[Problem to work on] Quote only the part that opens with the line containing "across the bar." and closes with the line containing "for node in". Keep both of those lines.

BEGIN

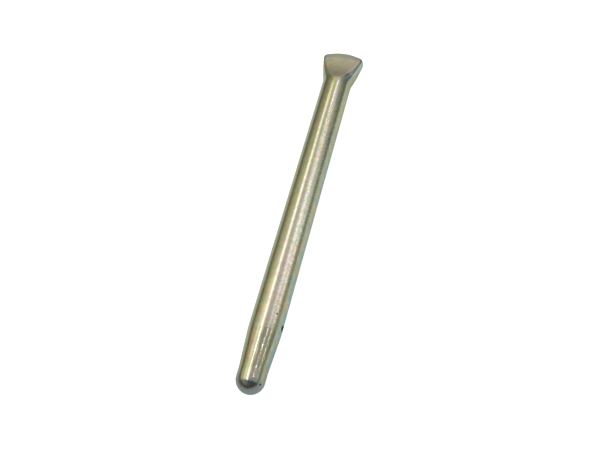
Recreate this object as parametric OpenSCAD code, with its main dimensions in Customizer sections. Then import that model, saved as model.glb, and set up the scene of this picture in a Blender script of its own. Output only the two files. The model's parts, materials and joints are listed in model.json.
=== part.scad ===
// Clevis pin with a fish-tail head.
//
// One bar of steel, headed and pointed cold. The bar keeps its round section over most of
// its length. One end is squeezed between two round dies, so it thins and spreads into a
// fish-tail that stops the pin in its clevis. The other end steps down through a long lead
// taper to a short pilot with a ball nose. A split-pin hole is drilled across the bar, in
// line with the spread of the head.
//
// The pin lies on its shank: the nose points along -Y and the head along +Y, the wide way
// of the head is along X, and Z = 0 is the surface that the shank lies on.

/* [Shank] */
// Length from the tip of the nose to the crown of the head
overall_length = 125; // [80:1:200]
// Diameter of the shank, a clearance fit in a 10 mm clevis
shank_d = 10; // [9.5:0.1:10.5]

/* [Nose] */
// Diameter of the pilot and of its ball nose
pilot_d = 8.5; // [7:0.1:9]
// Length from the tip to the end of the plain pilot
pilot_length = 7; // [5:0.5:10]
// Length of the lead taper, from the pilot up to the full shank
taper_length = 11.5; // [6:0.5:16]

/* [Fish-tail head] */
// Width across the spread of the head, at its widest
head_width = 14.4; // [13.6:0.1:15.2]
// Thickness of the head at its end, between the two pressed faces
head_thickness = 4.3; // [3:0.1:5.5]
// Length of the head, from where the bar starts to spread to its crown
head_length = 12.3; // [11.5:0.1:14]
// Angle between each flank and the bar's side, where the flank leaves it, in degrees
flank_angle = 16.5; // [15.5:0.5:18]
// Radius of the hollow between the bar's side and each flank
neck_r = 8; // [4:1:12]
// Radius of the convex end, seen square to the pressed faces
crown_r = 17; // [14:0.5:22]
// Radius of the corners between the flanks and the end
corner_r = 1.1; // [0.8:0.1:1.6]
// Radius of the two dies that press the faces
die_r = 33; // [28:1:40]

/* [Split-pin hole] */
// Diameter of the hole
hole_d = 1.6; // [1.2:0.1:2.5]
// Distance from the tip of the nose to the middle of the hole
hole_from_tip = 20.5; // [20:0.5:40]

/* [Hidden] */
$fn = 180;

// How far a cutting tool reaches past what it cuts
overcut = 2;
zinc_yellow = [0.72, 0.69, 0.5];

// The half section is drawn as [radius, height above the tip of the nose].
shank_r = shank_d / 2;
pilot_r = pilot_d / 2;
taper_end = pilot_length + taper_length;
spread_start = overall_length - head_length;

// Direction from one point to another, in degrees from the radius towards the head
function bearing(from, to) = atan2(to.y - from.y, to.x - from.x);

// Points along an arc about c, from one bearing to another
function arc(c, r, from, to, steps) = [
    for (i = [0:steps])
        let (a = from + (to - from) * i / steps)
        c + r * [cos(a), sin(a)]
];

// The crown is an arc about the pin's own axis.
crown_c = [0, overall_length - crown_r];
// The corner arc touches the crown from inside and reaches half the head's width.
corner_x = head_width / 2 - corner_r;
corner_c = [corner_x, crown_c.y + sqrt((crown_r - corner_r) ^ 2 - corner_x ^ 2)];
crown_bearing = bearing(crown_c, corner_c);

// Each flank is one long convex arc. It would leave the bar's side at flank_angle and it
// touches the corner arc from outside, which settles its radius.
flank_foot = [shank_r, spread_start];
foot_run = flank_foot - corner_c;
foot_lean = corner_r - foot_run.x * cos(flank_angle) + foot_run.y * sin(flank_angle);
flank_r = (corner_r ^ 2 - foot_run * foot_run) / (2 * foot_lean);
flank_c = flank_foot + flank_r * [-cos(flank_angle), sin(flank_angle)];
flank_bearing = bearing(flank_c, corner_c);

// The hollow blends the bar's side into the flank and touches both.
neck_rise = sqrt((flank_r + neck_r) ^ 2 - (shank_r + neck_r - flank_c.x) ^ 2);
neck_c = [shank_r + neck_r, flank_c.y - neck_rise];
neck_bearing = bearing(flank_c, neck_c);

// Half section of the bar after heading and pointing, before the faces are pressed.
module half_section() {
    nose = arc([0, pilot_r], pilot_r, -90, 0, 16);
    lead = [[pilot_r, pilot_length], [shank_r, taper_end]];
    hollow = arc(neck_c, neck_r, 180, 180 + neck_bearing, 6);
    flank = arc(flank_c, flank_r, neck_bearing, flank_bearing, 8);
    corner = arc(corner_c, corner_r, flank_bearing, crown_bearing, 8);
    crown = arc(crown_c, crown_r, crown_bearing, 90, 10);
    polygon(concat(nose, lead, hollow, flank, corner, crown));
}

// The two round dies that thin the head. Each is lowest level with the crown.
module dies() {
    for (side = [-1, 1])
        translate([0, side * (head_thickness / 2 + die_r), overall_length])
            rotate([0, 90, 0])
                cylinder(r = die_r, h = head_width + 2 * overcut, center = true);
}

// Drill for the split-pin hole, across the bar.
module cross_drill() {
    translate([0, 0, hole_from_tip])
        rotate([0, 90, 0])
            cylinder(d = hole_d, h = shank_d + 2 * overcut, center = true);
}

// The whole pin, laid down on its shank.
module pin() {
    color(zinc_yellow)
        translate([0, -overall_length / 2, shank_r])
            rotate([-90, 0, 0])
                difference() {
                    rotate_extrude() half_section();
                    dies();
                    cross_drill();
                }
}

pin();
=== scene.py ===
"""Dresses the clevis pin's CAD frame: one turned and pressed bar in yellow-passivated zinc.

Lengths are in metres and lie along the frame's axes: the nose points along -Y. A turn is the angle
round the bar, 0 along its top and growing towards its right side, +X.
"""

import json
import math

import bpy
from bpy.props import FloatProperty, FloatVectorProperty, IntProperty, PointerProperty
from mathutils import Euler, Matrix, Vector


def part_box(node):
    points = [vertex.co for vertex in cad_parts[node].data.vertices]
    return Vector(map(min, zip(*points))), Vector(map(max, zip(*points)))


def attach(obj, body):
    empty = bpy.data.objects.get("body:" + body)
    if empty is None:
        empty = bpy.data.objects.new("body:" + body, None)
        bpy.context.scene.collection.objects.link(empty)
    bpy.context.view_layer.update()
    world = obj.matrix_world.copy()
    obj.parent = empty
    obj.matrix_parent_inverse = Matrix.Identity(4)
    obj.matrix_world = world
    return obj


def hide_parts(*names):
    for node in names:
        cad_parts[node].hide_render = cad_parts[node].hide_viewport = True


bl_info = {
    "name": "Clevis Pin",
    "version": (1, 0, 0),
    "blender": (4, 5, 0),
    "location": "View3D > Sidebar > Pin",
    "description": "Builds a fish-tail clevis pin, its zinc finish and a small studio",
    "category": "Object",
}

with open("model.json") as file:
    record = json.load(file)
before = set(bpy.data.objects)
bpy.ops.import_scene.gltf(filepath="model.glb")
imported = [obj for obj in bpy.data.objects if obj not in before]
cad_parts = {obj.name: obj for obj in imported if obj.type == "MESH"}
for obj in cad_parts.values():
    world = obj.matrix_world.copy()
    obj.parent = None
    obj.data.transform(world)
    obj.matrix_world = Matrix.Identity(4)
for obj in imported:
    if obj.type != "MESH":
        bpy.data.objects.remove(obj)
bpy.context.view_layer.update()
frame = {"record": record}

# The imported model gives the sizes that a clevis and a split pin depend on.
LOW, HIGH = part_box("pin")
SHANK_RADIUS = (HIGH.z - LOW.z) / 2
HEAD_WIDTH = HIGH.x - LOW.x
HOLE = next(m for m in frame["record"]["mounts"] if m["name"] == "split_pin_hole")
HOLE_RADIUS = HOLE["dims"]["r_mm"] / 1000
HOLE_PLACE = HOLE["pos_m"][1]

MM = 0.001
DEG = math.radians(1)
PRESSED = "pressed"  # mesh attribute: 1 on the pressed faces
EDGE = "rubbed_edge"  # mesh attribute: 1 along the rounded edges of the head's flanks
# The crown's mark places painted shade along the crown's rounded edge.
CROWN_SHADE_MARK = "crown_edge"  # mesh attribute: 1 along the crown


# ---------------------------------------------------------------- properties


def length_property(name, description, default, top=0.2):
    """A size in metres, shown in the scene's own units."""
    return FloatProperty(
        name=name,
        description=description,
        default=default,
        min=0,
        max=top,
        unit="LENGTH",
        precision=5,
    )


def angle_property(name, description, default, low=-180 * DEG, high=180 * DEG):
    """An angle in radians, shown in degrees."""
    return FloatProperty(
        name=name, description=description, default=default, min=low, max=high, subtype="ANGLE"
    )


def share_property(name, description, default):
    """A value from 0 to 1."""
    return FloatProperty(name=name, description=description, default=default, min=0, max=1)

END

[Response]
// Drill for the split-pin hole, across the bar.
module cross_drill() {
    translate([0, 0, hole_from_tip])
        rotate([0, 90, 0])
            cylinder(d = hole_d, h = shank_d + 2 * overcut, center = true);
}

// The whole pin, laid down on its shank.
module pin() {
    color(zinc_yellow)
        translate([0, -overall_length / 2, shank_r])
            rotate([-90, 0, 0])
                difference() {
                    rotate_extrude() half_section();
                    dies();
                    cross_drill();
                }
}

pin();
=== scene.py ===
"""Dresses the clevis pin's CAD frame: one turned and pressed bar in yellow-passivated zinc.

Lengths are in metres and lie along the frame's axes: the nose points along -Y. A turn is the angle
round the bar, 0 along its top and growing towards its right side, +X.
"""

import json
import math

import bpy
from bpy.props import FloatProperty, FloatVectorProperty, IntProperty, PointerProperty
from mathutils import Euler, Matrix, Vector


def part_box(node):
    points = [vertex.co for vertex in cad_parts[node].data.vertices]
    return Vector(map(min, zip(*points))), Vector(map(max, zip(*points)))


def attach(obj, body):
    empty = bpy.data.objects.get("body:" + body)
    if empty is None:
        empty = bpy.data.objects.new("body:" + body, None)
        bpy.context.scene.collection.objects.link(empty)
    bpy.context.view_layer.update()
    world = obj.matrix_world.copy()
    obj.parent = empty
    obj.matrix_parent_inverse = Matrix.Identity(4)
    obj.matrix_world = world
    return obj


def hide_parts(*names):
    for node in names:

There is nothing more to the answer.